Sharp-tongued literature professor. Senior editor at Africa is a Country.

6 Comments
  1. splendid work.! cmmon everybody, give this a thumbs up! share it on twitter, like it on facebook etc. anything! show the world how others are re-defining the word ‘contribution’

  2. The cynicism on this blog kills me. There are times I really enjoy the insight here and the many stories, viewpoints, headlines and voices on display but y’all really do rip apart everything. Was that last line really necessary? Is there anything Mama Hope’s done for you to have the myriad of “buts” that you included. In the face of few structural changes are we just supposed to sit on the sidelines sniping at the many organizations that are sincerely trying very hard to bring some kind of “hope” and change? I just don’t get the tone of this piece. It feels unfairly snide. Sometimes it’s okay to just like things. I’m sorry to have a negative comment because I do appreciate much of your content, this just got to me.

  3. @perg: Apologies. I got too riled up about all the feel good. You made a good point in asking “are we just supposed to sit on the sidelines sniping at the many organizations that are sincerely trying very hard to bring some kind of “hope” and change?”

  4. I am the founder of Mama Hope and the producer of the video. All the feel good you see was not manufactured. People in both Africa and America were really excited to be part of this campaign because it is promoting hope. Promoting a different way of looking at people. Too often charities use depictions of poverty and pity to raise funds for organizations painting a picture of the continent of Africa as being a bunch of sad people with their hands out. When I travel to Africa that is not what I see at all. I see joy, innovation, hard work and progress. I see people figuring out how to help their communities despite all the challenges set against them. I want to tell that story instead. In order for us to to truly start a movement of potential instead of pity we need to stop being as @perg says it “snide” and believe in the power of people to help one another. Because the only thing we leave after we are gone is what we give away.
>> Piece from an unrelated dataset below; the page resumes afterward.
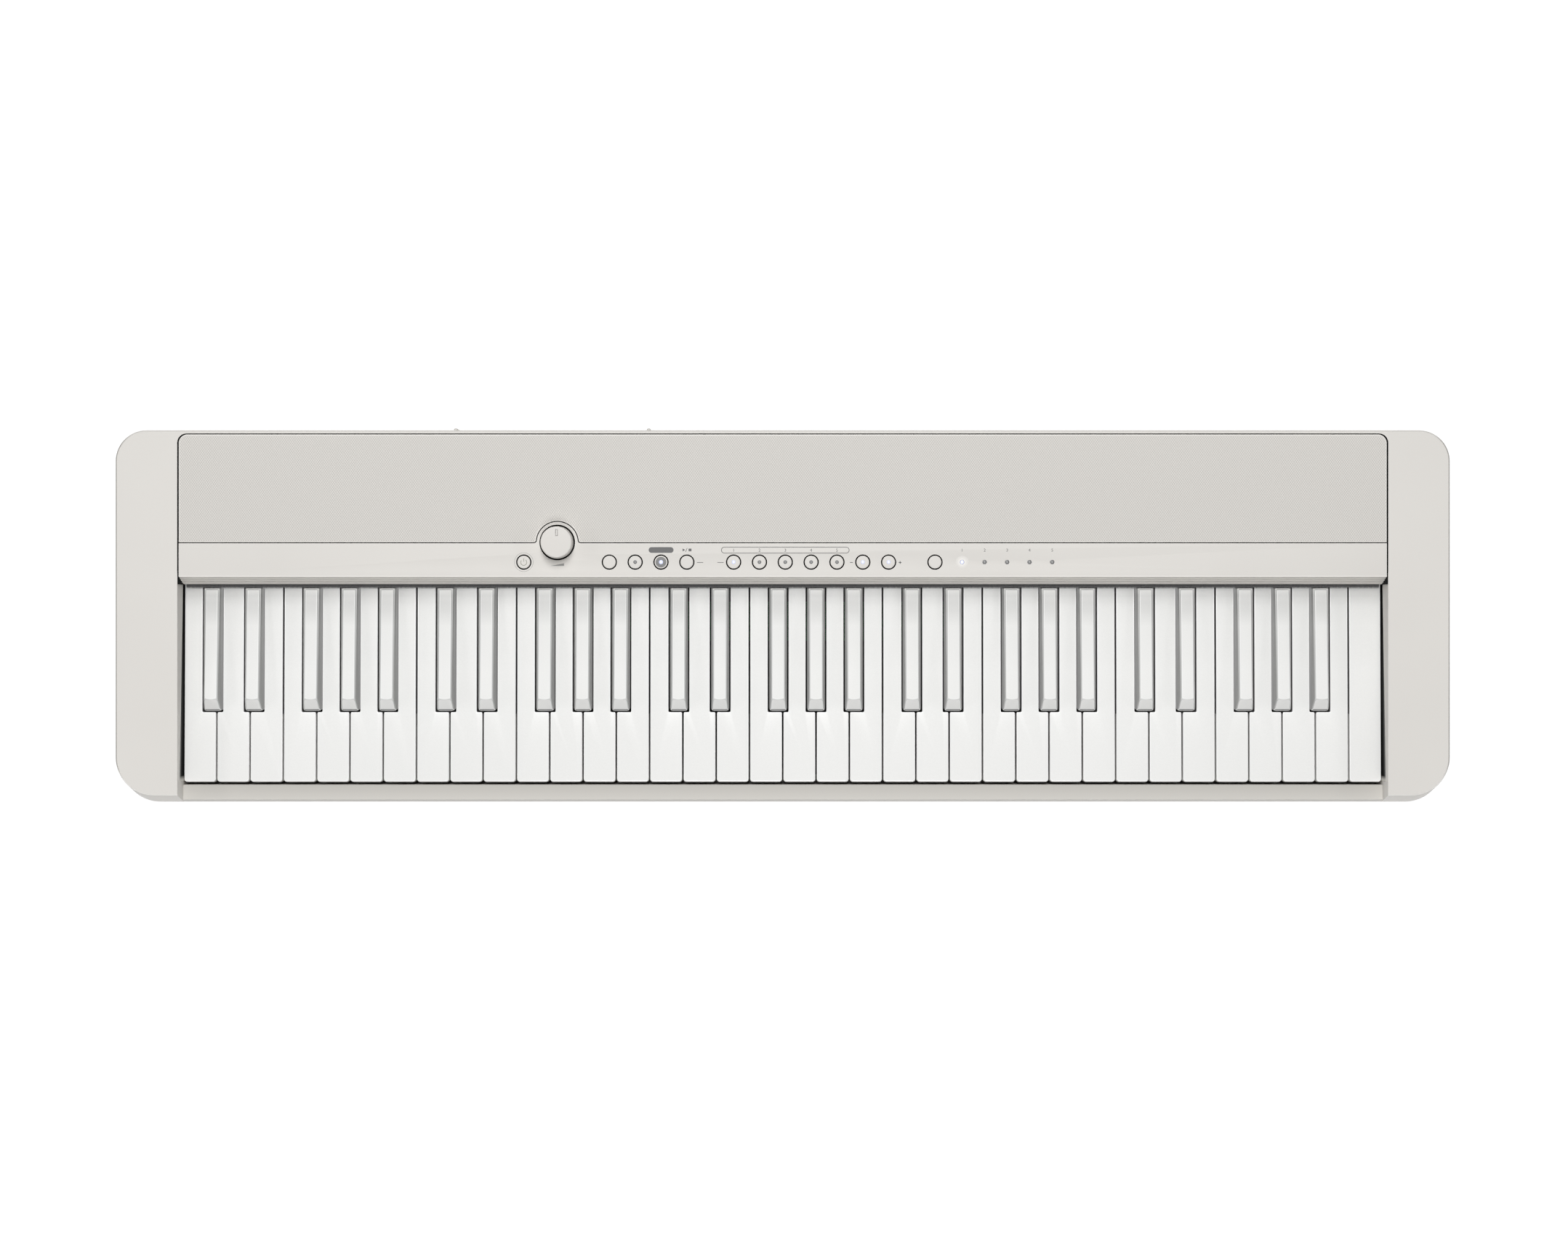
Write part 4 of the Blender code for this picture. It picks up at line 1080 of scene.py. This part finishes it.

  5. “When I travel to Africa that is not what I see at all. I see joy, innovation, hard work and progress. ”

    Where in Africa?

    1. @Katie B. “joy, innovation, hard work and progress” is writen in African people’s eyes and on their smiles,katie B. It takes a certain rare human quality for one to be able to read it; and that is why we are not all ‘Mama Hopes’. Joy, innovation, hard work and progress is certainly not present in every African or in every African community, but, lets face it- Africans are known the world over for wearing huge smiles, singing and dancing to joyous songs even at funerals. It is upon this foundation, as I understand, that Mama Hope are building on, The premis that whilst YES they are holding out a begging hand to world charities, NO they are not tearful, sitting on their laurels and walloping in self pity. They have a very strong work ethic. All they need are the tools, transparent democratic leaderships and your moral support. I hope you catch the drift, like everyone eventualy does.